Not sure what you mean, but there is no contradiction here.
Manual says:

load guard
<guard =>  epoch data dep>
load epoch
load thread_gurad_epoch //unaffected by data dep.

In RVWMO load thread_gurad_epoch is uneffected yes, and can be loaded eariler, yes.

But we branch on the value of epoch (plus guard), delaying the load of epoch more than neccessary means we delay the branch instruction. As that branch have a control dependency it stop the all following instructions:

Control dependencies behave differently from address and data dependencies in the sense that a
control dependency always extends to all instructions following the original target in program order.


Which means the main goal is get throught the branch as quick as possible.
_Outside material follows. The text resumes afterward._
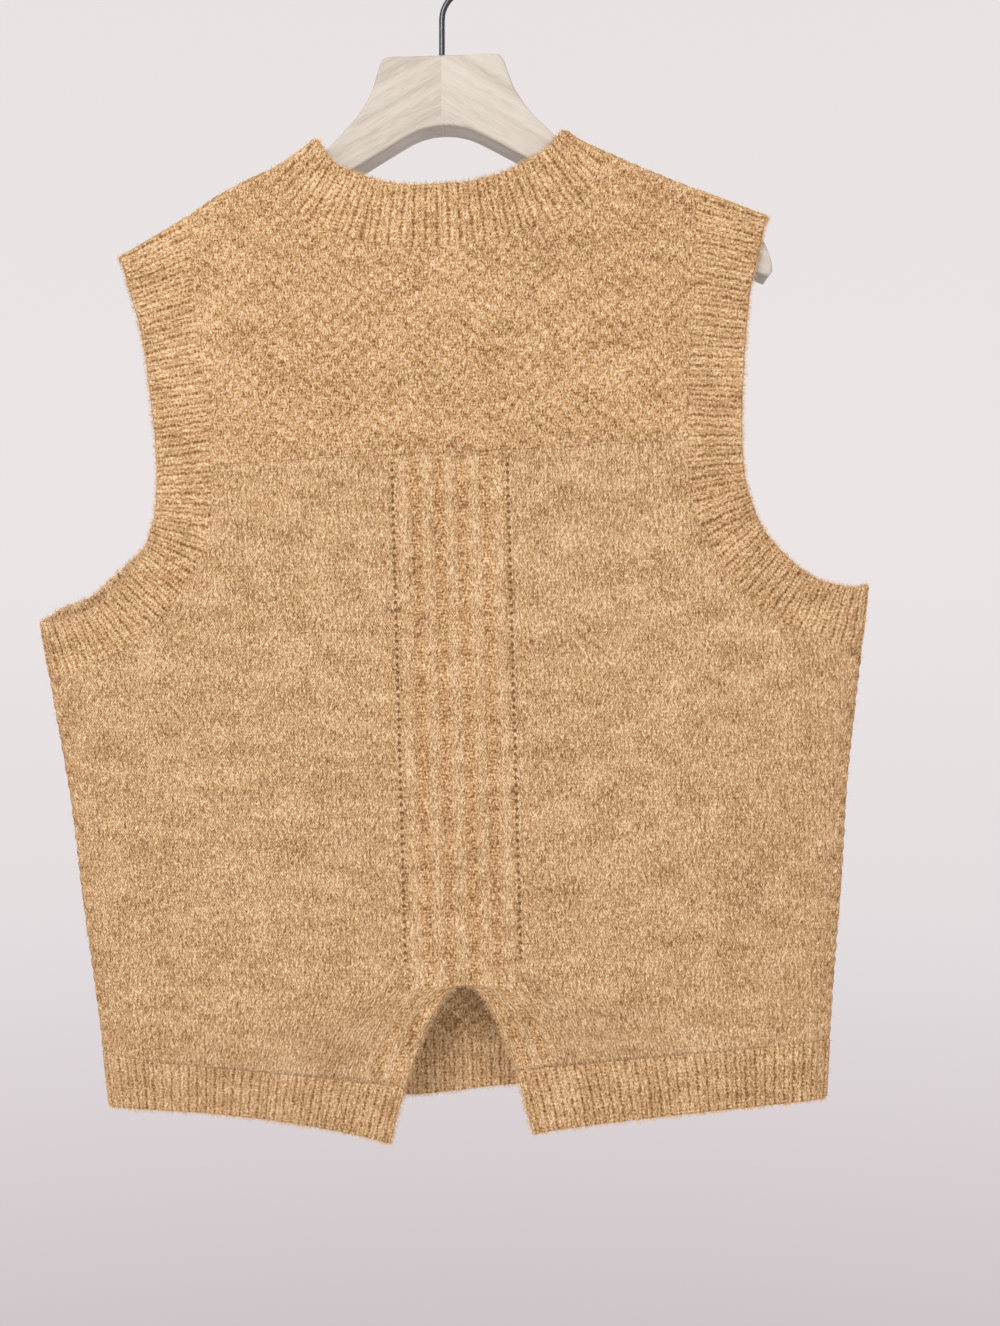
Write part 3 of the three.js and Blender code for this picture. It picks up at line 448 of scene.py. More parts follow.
class Wall:
    """Closed wall made of grids of outer and inner points, with knit coordinates on its corners."""

    def __init__(self):
        self.points = []
        self.faces = []
        self.knit = []
        self.smooth = []
        self.shown = []
        self.count = 0
        self.places = []

    def add(self, middle, normal, raised, lowered, rim, knit_x, knit_y,
            closed=False, joined=None, shared=None):
        """One grid. Rows marked joined meet the grid before it, whose column is shared."""
        rows, columns = rim.shape
        outer = middle + normal * ((WALL / 2 + raised) * rim)[..., None]
        inner = middle - normal * ((WALL / 2 + lowered) * rim)[..., None]
        index = self.count + np.arange(2 * rows * columns).reshape(2, rows, columns)
        self.points += [outer.reshape(-1, 3), inner.reshape(-1, 3)]
        self.count += 2 * rows * columns
        if shared is not None:
            index[:, joined, 0] = shared[:, joined]
        knit = np.stack([knit_x, knit_y], axis=-1)
        if closed:
            index = np.concatenate([index, index[:, :, :1]], axis=2)
            wrap = knit[:, 1:2] - knit[:, 0:1]
            wrap[..., 1] = 0
            knit = np.concatenate([knit, knit[:, -1:] + wrap], axis=1)
            rim = np.concatenate([rim, rim[:, :1]], axis=1)
        across = middle[rows // 2, 1:2] - middle[rows // 2, :1]
        down = middle[rows // 2 + 1, :1] - middle[rows // 2, :1]
        turned = np.sum(np.cross(across, down) * normal[rows // 2, :1]) < 0

        def corners(grid):
            return np.stack([grid[:-1, :-1], grid[:-1, 1:], grid[1:, 1:], grid[1:, :-1]], axis=2)

        def strip(first, second, places, shares):
            loop = np.stack([first[:-1], first[1:], second[1:], second[:-1]], axis=1)
            spots = np.stack([places[:-1], places[1:], places[1:], places[:-1]], axis=1)
            sewn = (shares[:-1] + shares[1:]) / 2 > SEWN_SHARE
            return loop, spots, ~sewn, np.where(sewn, 0, EDGE_FUZZ)

        face_knit = corners(knit).reshape(-1, 4, 2)
        soft = np.ones(len(face_knit), bool)
        near_rim = (1 - corners(rim[..., None])[..., 0].mean(axis=2)).reshape(-1)
        pieces = [
            (corners(index[0]).reshape(-1, 4), face_knit, soft, 1 + RIM_FUZZ * near_rim ** 2),
            (corners(index[1]).reshape(-1, 4)[:, ::-1], face_knit[:, ::-1], soft, 0 * near_rim),
            strip(index[1][0], index[0][0], knit[0], rim[0]),
            strip(index[0][-1], index[1][-1], knit[-1], rim[-1]),
        ]
        if not closed:
            pieces.append(strip(index[1][:, -1], index[0][:, -1], knit[:, -1], rim[:, -1]))
            start = strip(index[0][:, 0], index[1][:, 0], knit[:, 0], rim[:, 0])
            if joined is not None:
                free = ~(joined[:-1] & joined[1:])
                start = tuple(part[free] for part in start)
            pieces.append(start)
        for loop, spots, smooth, fuzz in pieces:
            self.faces.append(loop[:, ::-1] if turned else loop)
            self.knit.append(spots[:, ::-1] if turned else spots)
            self.smooth.append(smooth)
            self.shown.append(fuzz)
        return index[:, :, 0]

    def build(self, name, material):
        points = np.concatenate(self.points) * MM
        faces = np.concatenate(self.faces)
        knit = np.concatenate(self.knit)
        used, flat = np.unique(faces, return_inverse=True)
        mesh = bpy.data.meshes.new(name)
        mesh.from_pydata(points[used].tolist(), [], flat.reshape(faces.shape).tolist())
        layer = mesh.uv_layers.new(name="knit")
        layer.data.foreach_set("uv", knit.reshape(-1).astype(np.float32))
        mesh.polygons.foreach_set("use_smooth", np.concatenate(self.smooth))
        mesh.materials.append(material)
        mesh.update()
        FUZZ_SHARES[name] = np.concatenate(self.shown)
        return add_object(name, mesh)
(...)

My comment says delaying the load of epoch in favour of loading thread_gurad_epoch eariler may be slower.
I have not look to deep but it seems like we can also move the load of thread_gurad_epoch before data dep? (i.e. before any such fence r,r)

As the load of guard and load epoch cannot overlap, they happen sequentially (due to data dep).
`fence r,r` only says the load will happen in global memory order, it do not force them to be sequential.

As we are going very close to CPU implmentation here there maybe differences.
So the point of the comment was, maybe revisit this in a few years.

Thanks! I'll wait until we can agree if this is a good comment or if it should be in other wording.